--- begin Data extract ---

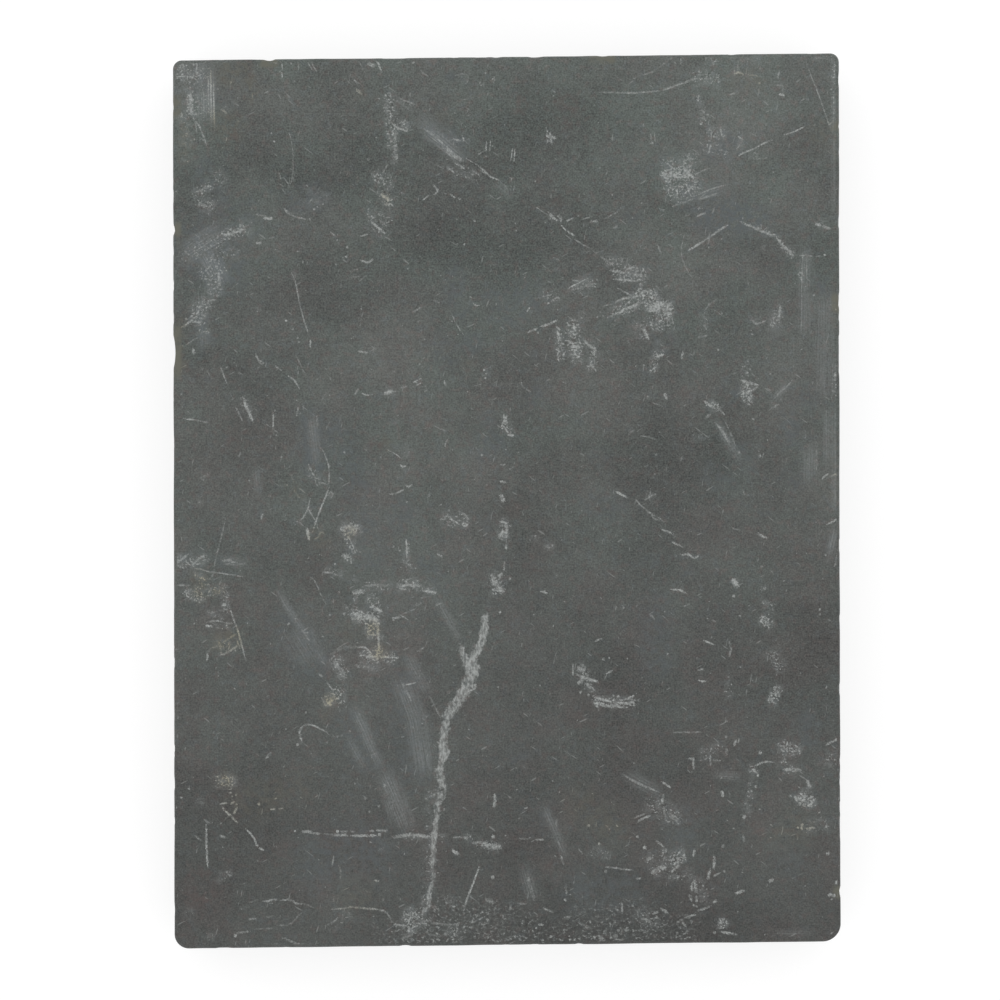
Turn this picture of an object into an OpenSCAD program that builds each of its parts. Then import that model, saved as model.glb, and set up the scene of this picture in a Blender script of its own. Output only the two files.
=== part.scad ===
// Stone tooling slab for leather work: one dressed stone slab on four stick-on rubber feet.
// Millimetres, +Z up. The origin is on the bench, under the middle of the slab.
// +X runs across the slab to the right, and +Y along it, away from the user.

/* [Slab] */
// Width of the slab, measured along its front edge
slab_w = 228.6; // [150:0.1:305]
// Length of the slab, measured along its left edge
slab_l = 304.8; // [200:0.1:460]
// Thickness of the stone
slab_t = 30; // [20:1:50]
// How far the front and back edges climb from left to right
out_of_square = 2.5; // [0:0.1:5]
// How far the left and right edges lean to the left from front to back
side_lean = 0.6; // [0:0.1:3]
// Radius of the worn arris round the working face
top_arris = 1.4; // [0.6:0.1:3]
// Radius of the arris round the underside
under_arris = 0.9; // [0.6:0.1:3]

/* [Corners] */
// Radius of the front left corner
front_left_r = 5; // [2:0.1:12]
// Radius of the front right corner
front_right_r = 6; // [2:0.1:12]
// Radius of the back right corner
back_right_r = 3; // [2:0.1:12]
// Radius of the back left corner
back_left_r = 3; // [2:0.1:12]

/* [Feet] */
// Diameter of a foot at its flange, against the adhesive
foot_d = 22; // [14:0.5:32]
// Diameter of a foot at its tread, on the bench
tread_d = 18.5; // [12:0.5:28]
// Height of a foot
foot_h = 6; // [4:0.5:14]
// Height of the foot's straight flange
flange_h = 1.2; // [0.6:0.1:3]
// Radius of the tread's rounded rim
rim_r = 1.5; // [0.5:0.1:3]
// Distance from a foot's centre to the two nearest sides of the slab
foot_inset = 26; // [18:1:60]

/* [Tread] */
// Number of grip grooves in the tread
groove_count = 3; // [0:1:4]
// Width of a grip groove
groove_w = 0.7; // [0.4:0.1:1.5]
// Depth of a grip groove
groove_depth = 0.5; // [0.2:0.1:1.5]

/* [Adhesive] */
// Thickness of an adhesive disc
tape_t = 0.8; // [0.3:0.1:2]
// How far an adhesive disc stops short of the flange's edge
tape_setback = 0.8; // [0.3:0.1:2]

/* [Hidden] */

corner_steps = 8;   // straight steps in a slab corner's quarter turn
arris_steps = 2;    // straight steps in an arris's quarter turn
under_z = foot_h + tape_t;
middle_z = under_z + slab_t / 2;
face_z = under_z + slab_t;
rim_centre = tread_d / 2 - rim_r;
groove_pitch = rim_centre / (groove_count + 0.5);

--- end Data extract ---

▸ **Your goal**
Quote each line of the listing above exactly.

▸ **Written response**
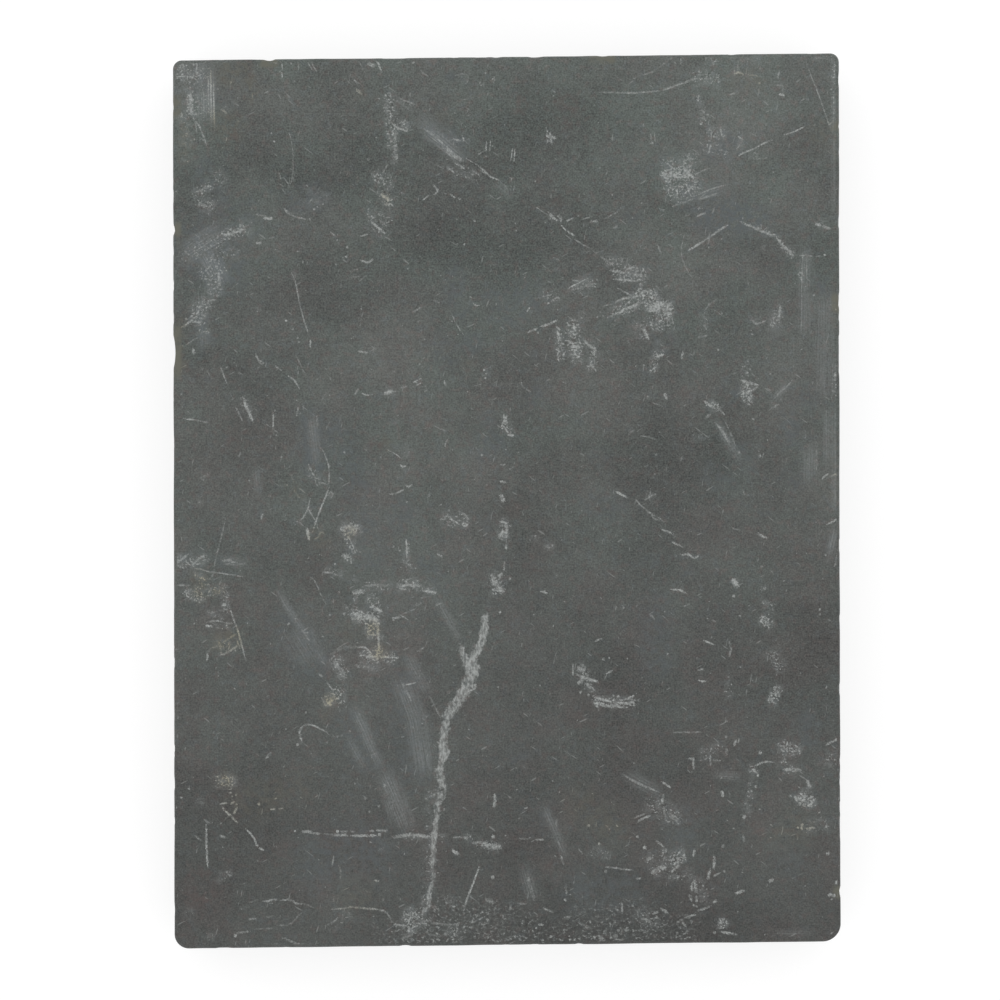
Turn this picture of an object into an OpenSCAD program that builds each of its parts. Then import that model, saved as model.glb, and set up the scene of this picture in a Blender script of its own. Output only the two files.
=== part.scad ===
// Stone tooling slab for leather work: one dressed stone slab on four stick-on rubber feet.
// Millimetres, +Z up. The origin is on the bench, under the middle of the slab.
// +X runs across the slab to the right, and +Y along it, away from the user.

/* [Slab] */
// Width of the slab, measured along its front edge
slab_w = 228.6; // [150:0.1:305]
// Length of the slab, measured along its left edge
slab_l = 304.8; // [200:0.1:460]
// Thickness of the stone
slab_t = 30; // [20:1:50]
// How far the front and back edges climb from left to right
out_of_square = 2.5; // [0:0.1:5]
// How far the left and right edges lean to the left from front to back
side_lean = 0.6; // [0:0.1:3]
// Radius of the worn arris round the working face
top_arris = 1.4; // [0.6:0.1:3]
// Radius of the arris round the underside
under_arris = 0.9; // [0.6:0.1:3]

/* [Corners] */
// Radius of the front left corner
front_left_r = 5; // [2:0.1:12]
// Radius of the front right corner
front_right_r = 6; // [2:0.1:12]
// Radius of the back right corner
back_right_r = 3; // [2:0.1:12]
// Radius of the back left corner
back_left_r = 3; // [2:0.1:12]

/* [Feet] */
// Diameter of a foot at its flange, against the adhesive
foot_d = 22; // [14:0.5:32]
// Diameter of a foot at its tread, on the bench
tread_d = 18.5; // [12:0.5:28]
// Height of a foot
foot_h = 6; // [4:0.5:14]
// Height of the foot's straight flange
flange_h = 1.2; // [0.6:0.1:3]
// Radius of the tread's rounded rim
rim_r = 1.5; // [0.5:0.1:3]
// Distance from a foot's centre to the two nearest sides of the slab
foot_inset = 26; // [18:1:60]

/* [Tread] */
// Number of grip grooves in the tread
groove_count = 3; // [0:1:4]
// Width of a grip groove
groove_w = 0.7; // [0.4:0.1:1.5]
// Depth of a grip groove
groove_depth = 0.5; // [0.2:0.1:1.5]

/* [Adhesive] */
// Thickness of an adhesive disc
tape_t = 0.8; // [0.3:0.1:2]
// How far an adhesive disc stops short of the flange's edge
tape_setback = 0.8; // [0.3:0.1:2]

/* [Hidden] */

corner_steps = 8;   // straight steps in a slab corner's quarter turn
arris_steps = 2;    // straight steps in an arris's quarter turn
under_z = foot_h + tape_t;
middle_z = under_z + slab_t / 2;
face_z = under_z + slab_t;
rim_centre = tread_d / 2 - rim_r;
groove_pitch = rim_centre / (groove_count + 0.5);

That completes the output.